The welfare state was built from a variety of motives, some benevolent, some not. In some cases, it was the conscious goal; in others, the residue of more radical, failed experiments in centralized planning. The practical breakthroughs in the evolution of the West away from classical liberal politics and limited government came as a result of the First World War and the Great Depression. But even before these watershed events, mass political movements and educated prejudice alike were starting to run against free societies, democratic government, and markets - for complex reasons: some political, some based on confused economic ideas, some imperialist, racist, or even esthetic. The common denominator was replacing spontaneous social development with the "engineered" society. Marxists believed in false theories of progressive immiseration and replacing the supposed "anarchy" of markets with the supposed "rationality" of central planning. "Welfare" liberals and progressives saw a need for a much more powerful regulatory and redistributive state, along with a strong dose of paternalism to guide the masses. The imperial-minded wanted government to redirect resources toward a society more fit militarily and better prepared to sustain itself without trade with other countries. The First World War provided the paradigm of "total" war, with quotas, price fixing, and direct government command of resources. The state took an aggressive role in suppressing social conflicts, in some cases peacefully, in others coercively and violently. Institutions of culture were seen in a new light, as available for and needing "co-ordination" to become aligned with unified social goals put forth by the political class. Contrary to myth, the supposedly "conservative" 1920s saw these measures remain half-in-place: price boards, trade and immigration restrictions, discriminatory labor laws.*
By the 1930s and the onset of the Depression, the collapse of free societies was evident everywhere. Liberal-capitalist democracy seemed obsolete; collectivism, the "wave of the future." Political intellectuals of many stripes searched for authoritarian alternatives, including fascism (a fact conveniently forgotten later). But after 1945, wartime sacrifice, and the belated discovery of what collectivist societies really looked like, retreat and compromise set in. The new push for the contemporary "entitlement" state came as a result of postwar prosperity, but had much shakier justification as serving the larger public good. Politically-designated grievance and entitlement classes emerged and began to steer the politics of the welfare state. The era of powerful, charismatic leaders able to impose limits on the greed of interest groups ended. The era of lobbyists and entrenched interests began, all seeking a piece of government power for their own use.

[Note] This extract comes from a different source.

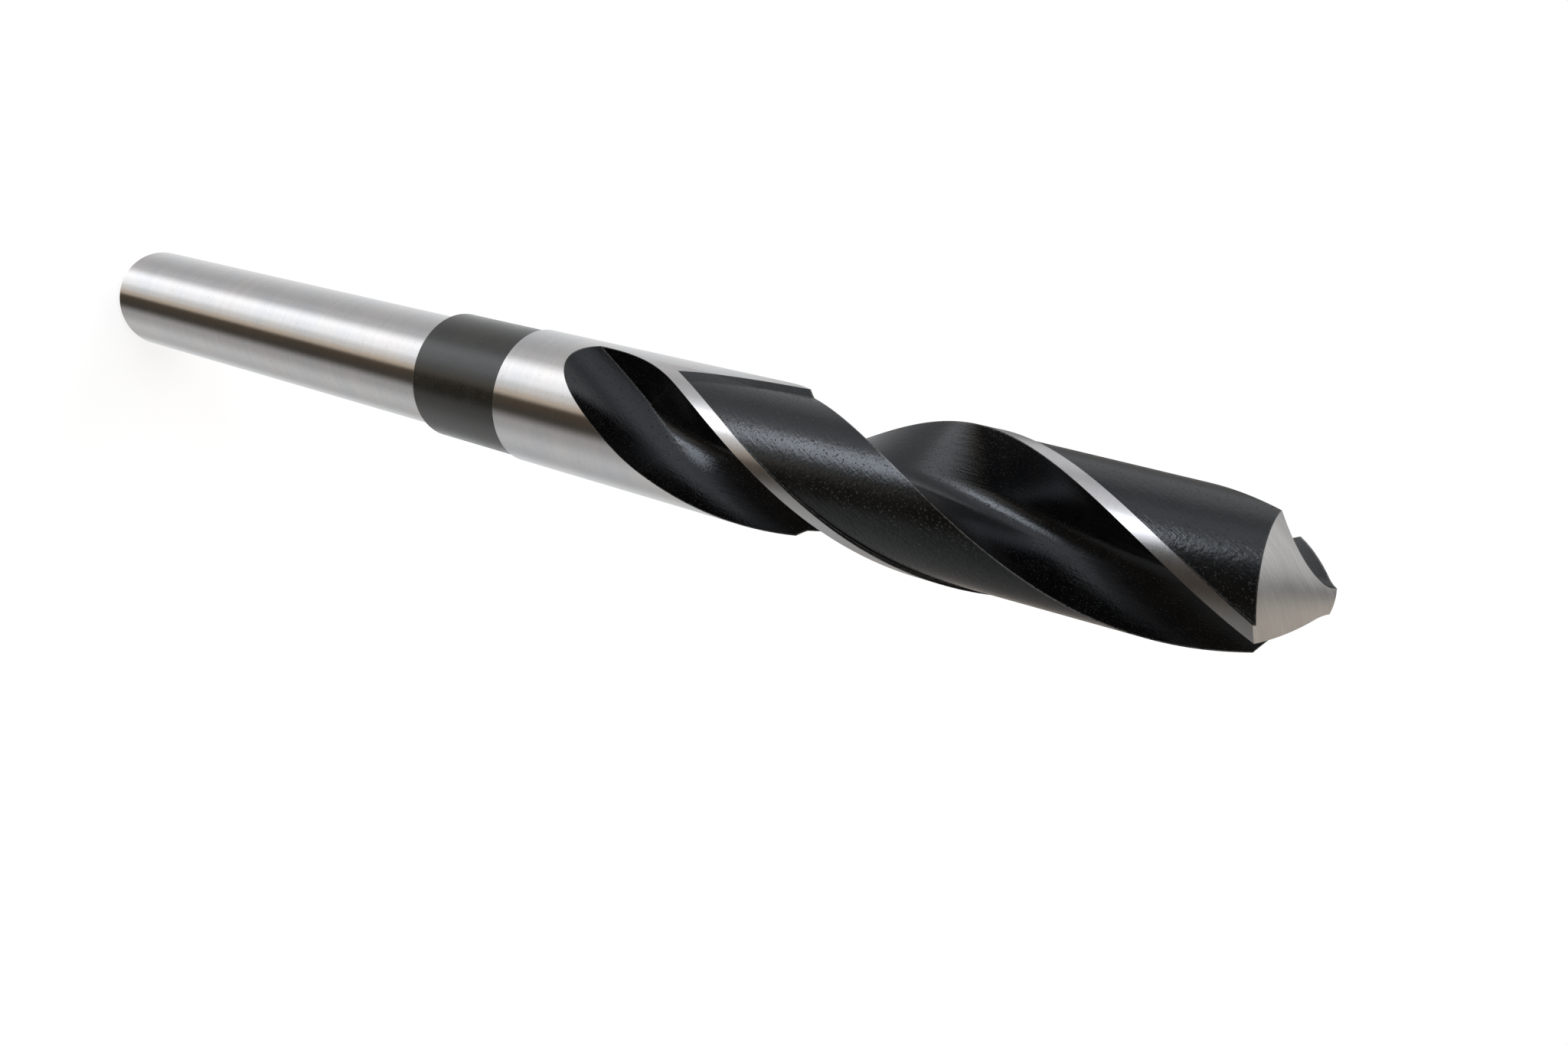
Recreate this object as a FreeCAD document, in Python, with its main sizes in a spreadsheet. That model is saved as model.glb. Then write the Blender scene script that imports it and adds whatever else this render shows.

The larger price of the welfare state became evident: governments printing or borrowing money to pay for false promises; regulatory agencies, litigants, and activists misusing systems created earlier to serve broad social purposes for their own power-building agendas. By the late 70s, the smell of voter revolt was everywhere in the West. The generation that followed saw a revival of respect for markets, a wave of deregulation, and the re-emergence of the globalizing capitalism that had flourished before 1914, before it was wrecked by the two world wars and the Depression.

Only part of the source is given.